What ultimately distinguishes an advanced learner is not just their ability to complete the assigned tasks or follow a given curriculum. It’s their ability to interpret what they’re doing in light of their own goals. It’s their ability to refine, to recalibrate, and to take ownership of their learning. In fitness terms, it’s the difference between someone who can complete a workout as prescribed and someone who understands what that workout is doing for them – who can design, adapt, and assess their own plan.
This kind of learner doesn’t just accumulate grades. They build the capacity to make meaningful, self-aware progress. They don’t ask only “What do I need to do to get an A?” They ask “What do I want to know? What’s worth learning? And how do I know whether I’m getting better at it?”

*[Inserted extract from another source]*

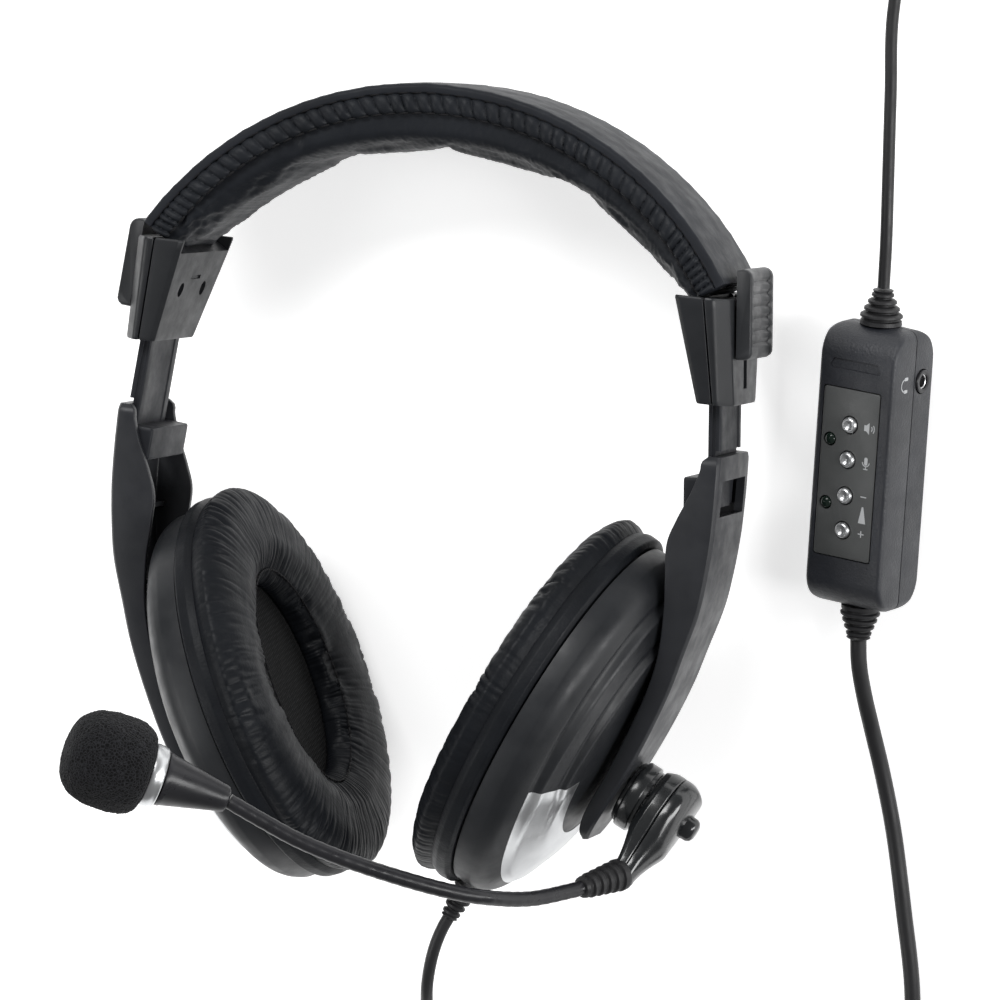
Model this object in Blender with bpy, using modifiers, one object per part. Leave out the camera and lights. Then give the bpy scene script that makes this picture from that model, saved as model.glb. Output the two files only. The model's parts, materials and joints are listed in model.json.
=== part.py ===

That’s the real work of education – not just the transmission of content nor merely measuring the fidelity of that transmission (grades), but the development of that internal compass. And it’s not just about intrinsic versus extrinsic motivation either. It’s about cultivating the judgment to interpret feedback, align learning with purpose, and track progress in a way that makes sense to the learner. Grades might have a role to play in that process, but only if they are framed carefully, honestly, and with an emphasis on helping students develop that deeper sense of where they’re going and why.
If grades could act like prices, it still wouldn’t coordinate a learner to make good decisions – not without a broader sense of goals and a notion of how such goals reflect progress toward achieving them. This isn’t intrinsic motivation – it’s extrinsic, goal-oriented behavior; it just embraces the idea that goals and pathways are informed by signals, but these signals need to be interpreted.
In the end, a great educational experience should leave a student with more than a transcript. It should leave them with the ability to navigate, to adapt, and to keep learning. It should help them understand how to make meaning of grades, how to find other signals, and how to use all this information to chart a path, one that requires recalibration along the way.